A total of 219 people gathered over Zoom for the “The Decolonization of the Sexual and Reprodutive Health of BIPOC Communities” workshop, which centered on the intersection of decolonizing and reproductive justice. 

Elliott Vahey ‘23 and Rachel Retana ‘22 were the hosts of the workshop alongside Assistant Professor of Politics and Gender and Sexuality Studies (GSS) Seulgie Lim and Professor of Sociology Emily Kane, who also serves on the programming committee for GSS. Also present were three students from the “Birthing While Black” course taught by Visiting Assistant Professor of Africana Cassandra Shepard during the fall 2021 semester: Emma Rippey ‘24, Daniah Foster ‘22 and Aaliyah Black ‘22. 

The workshop opened with the “Reform and Revolution” visual created by Associate Professor of Critical Race and Indigenous Studies Eve Tuck, who works at the Ontario Institute for Studies in Education at the University of Toronto. Professor Tuck’s visual showed a spectrum between reform and revolution, provoking discussion on the dissatisfaction of having to choose between the two actions. 

Workshop participants were then asked to provide short definitions of decolonization using the chat function in Zoom, producing responses such as “unlearning and reinventing,” “dismantling oppressive systems” and “breaking and rebuilding.” 

Led by Retana and Vahey, the informational part of the workshop ensued, during which the hosts explored external, internal and settler colonialism as well as the history of reproductive rights in America. The videos “The Racist Roots of Reproductive Rights in America” and “What Is Reproductive Justice” raised awareness of the history of eugenics in the U.S., forced sterilization laws and the current pressure low-income women of color face to use birth control. 

Breakout rooms were used twice during the workshop to allow participants to engage in conversation about what they had learned and how to incorporate this knowledge into their everyday practices. 
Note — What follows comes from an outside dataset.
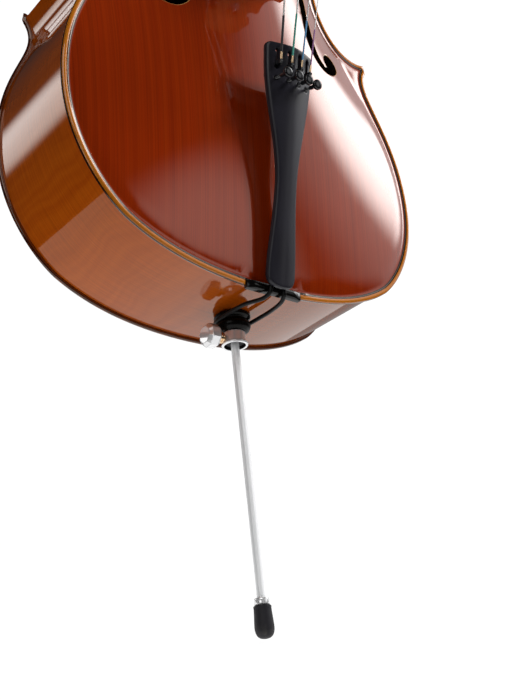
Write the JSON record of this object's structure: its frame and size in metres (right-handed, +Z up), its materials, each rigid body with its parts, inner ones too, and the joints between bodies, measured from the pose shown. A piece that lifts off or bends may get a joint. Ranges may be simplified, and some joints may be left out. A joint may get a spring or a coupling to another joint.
{
  "type": "cello",
  "caption": "Full-size cello with arched plates, f-holes, bridge, tailpiece with built-in tuners, turning pegs and a clamped sliding endpin with a rubber tip.",
  "frame": {"origin": "the middle of the rubber tip's flat foot, where it meets the floor, on the endpin's axis", "axes": "+Z up along the endpin and body, +X to the treble side, the front faces -Y"},
  "size_m": [0.436, 0.2736, 1.5179],
  "materials": {
    "top_varnish": "gloss varnish over spruce",
    "back_varnish": "gloss varnish over flamed maple",
    "rib_varnish": "gloss varnish over flamed maple",
    "neck_varnish": "varnished and oiled maple",
    "inner_wood": "bare wood",
    "bridge_maple": "bare maple",
    "ebony": "polished ebony",
    "composite": "satin black",
    "tail_cord": "black cord",
    "rod_steel": "polished",
    "chrome": "mirror",
    "string_metal": "flat wound",
    "tip_rubber": "matte"
  },
  "bodies": {
    "body": {"top_plate": "top_varnish", "back_plate": "back_varnish", "rib_lower": "rib_varnish", "rib_c_bass": "rib_varnish", "rib_c_treble": "rib_varnish", "rib_upper_bass": "rib_varnish", "rib_upper_treble": "rib_varnish", "neck": "neck_varnish", "neck_block": "inner_wood", "end_block": "inner_wood", "lower_corner_block_bass": "inner_wood", "lower_corner_block_treble": "inner_wood", "upper_corner_block_bass": "inner_wood", "upper_corner_block_treble": "inner_wood", "bass_bar": "inner_wood", "sound_post": "inner_wood", "top_lining_lower_bass": "inner_wood", "top_lining_lower_treble": "inner_wood", "top_lining_c_bass": "inner_wood", "top_lining_c_treble": "inner_wood", "top_lining_upper_bass": "inner_wood", "top_lining_upper_treble": "inner_wood", "back_lining_lower_bass": "inner_wood", "back_lining_lower_treble": "inner_wood", "back_lining_c_bass": "inner_wood", "back_lining_c_treble": "inner_wood", "back_lining_upper_bass": "inner_wood", "back_lining_upper_treble": "inner_wood", "bridge": "bridge_maple", "fingerboard": "ebony", "nut": "ebony", "saddle": "ebony", "end_button": "ebony", "tailpiece": "composite", "tail_cord": "tail_cord", "clamp_collar": "chrome", "string_c": "string_metal", "string_g": "string_metal", "string_d": "string_metal", "string_a": "string_metal"},
    "endpin": {"endpin_rod": "rod_steel", "tip_ferrule": "chrome", "rubber_tip": "tip_rubber"},
    "clamp": {"clamp_screw": "chrome"},
    "peg_c_body": {"peg_c": "ebony", "c_string_winding": "string_metal"},
    "peg_g_body": {"peg_g": "ebony", "g_string_winding": "string_metal"},
    "peg_d_body": {"peg_d": "ebony", "d_string_winding": "string_metal"},
    "peg_a_body": {"peg_a": "ebony", "a_string_winding": "string_metal"},
    "tuner_c_screw": {"tuner_screw_c": "composite"},
    "tuner_c_lever": {"tuner_lever_c": "composite"},
    "tuner_g_screw": {"tuner_screw_g": "composite"},
    "tuner_g_lever": {"tuner_lever_g": "composite"},
    "tuner_d_screw": {"tuner_screw_d": "composite"},
    "tuner_d_lever": {"tuner_lever_d": "composite"},
    "tuner_a_screw": {"tuner_screw_a": "composite"},
    "tuner_a_lever": {"tuner_lever_a": "composite"}
  },
  "joints": [
    {"name": "endpin_slide", "type": "slide", "parent": "body", "child": "endpin", "axis": [0, 0, 1], "range_m": [-0.15, 0.238]},
    {"name": "clamp_turn", "type": "hinge", "parent": "body", "child": "clamp", "pos_m": [-0.01995, 0.00139, 0.28375], "axis": [-0.9976, 0.0698, 0], "range_deg": [0, 720]},
    {"name": "peg_c_turn", "type": "hinge", "parent": "body", "child": "peg_c_body", "pos_m": [0, -0.01124, 1.364], "axis": [-1, 0, 0], "continuous": true},
    {"name": "peg_g_turn", "type": "hinge", "parent": "body", "child": "peg_g_body", "pos_m": [0, 0.0091, 1.41077], "axis": [-1, 0, 0], "continuous": true},
    {"name": "peg_d_turn", "type": "hinge", "parent": "body", "child": "peg_d_body", "pos_m": [0, 0.01787, 1.43095], "axis": [1, 0, 0], "continuous": true},
    {"name": "peg_a_turn", "type": "hinge", "parent": "body", "child": "peg_a_body", "pos_m": [0, -0.00246, 1.38418], "axis": [1, 0, 0], "continuous": true},
    {"name": "tuner_c_turn", "type": "hinge", "parent": "body", "child": "tuner_c_screw", "pos_m": [-0.01875, -0.12926, 0.50416], "axis": [0, -0.9692, -0.2464], "range_deg": [-1080, 0]},
    {"name": "tuner_c_tilt", "type": "hinge", "parent": "body", "child": "tuner_c_lever", "pos_m": [-0.01875, -0.12202, 0.52199], "axis": [1, 0, 0], "range_deg": [0, 6]},
    {"name": "tuner_g_turn", "type": "hinge", "parent": "body", "child": "tuner_g_screw", "pos_m": [-0.00625, -0.12926, 0.50416], "axis": [0, -0.9692, -0.2464], "range_deg": [-1080, 0]},
    {"name": "tuner_g_tilt", "type": "hinge", "parent": "body", "child": "tuner_g_lever", "pos_m": [-0.00625, -0.12398, 0.52149], "axis": [1, 0, 0], "range_deg": [0, 6]},
    {"name": "tuner_d_turn", "type": "hinge", "parent": "body", "child": "tuner_d_screw", "pos_m": [0.00625, -0.12926, 0.50416], "axis": [0, -0.9692, -0.2464], "range_deg": [-1080, 0]},
    {"name": "tuner_d_tilt", "type": "hinge", "parent": "body", "child": "tuner_d_lever", "pos_m": [0.00625, -0.12398, 0.52149], "axis": [1, 0, 0], "range_deg": [0, 6]},
    {"name": "tuner_a_turn", "type": "hinge", "parent": "body", "child": "tuner_a_screw", "pos_m": [0.01875, -0.12926, 0.50416], "axis": [0, -0.9692, -0.2464], "range_deg": [-1080, 0]},
    {"name": "tuner_a_tilt", "type": "hinge", "parent": "body", "child": "tuner_a_lever", "pos_m": [0.01875, -0.12202, 0.52199], "axis": [1, 0, 0], "range_deg": [0, 6]}
  ],
  "couplings": [
    {"joint": "tuner_c_tilt", "follows": "tuner_c_turn", "ratio": -0.0055556},
    {"joint": "tuner_g_tilt", "follows": "tuner_g_turn", "ratio": -0.0055556},
    {"joint": "tuner_d_tilt", "follows": "tuner_d_turn", "ratio": -0.0055556},
    {"joint": "tuner_a_tilt", "follows": "tuner_a_turn", "ratio": -0.0055556}
  ]
}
Toward the conclusion of the workshop, Rippey, Foster and Black presented their thesis and synopsis of papers they had written in Professor Shepard’s “Birthing While Black” course. Rippey spoke of the encouragement or discouragement of Black women’s reproduction as dependent on capitalism; Foster provided solutions to improving the medical care Black women recieve (e.g. holistic forms of healthcare, holding policy makers accountable and providing accessibility); and Black discussed the reproductive technologies that have been developed through the experimentation on Black bodies and their current and historical use for controlling Black women’s bodies. 

The workshop concluded with a brief share-out from breakout rooms.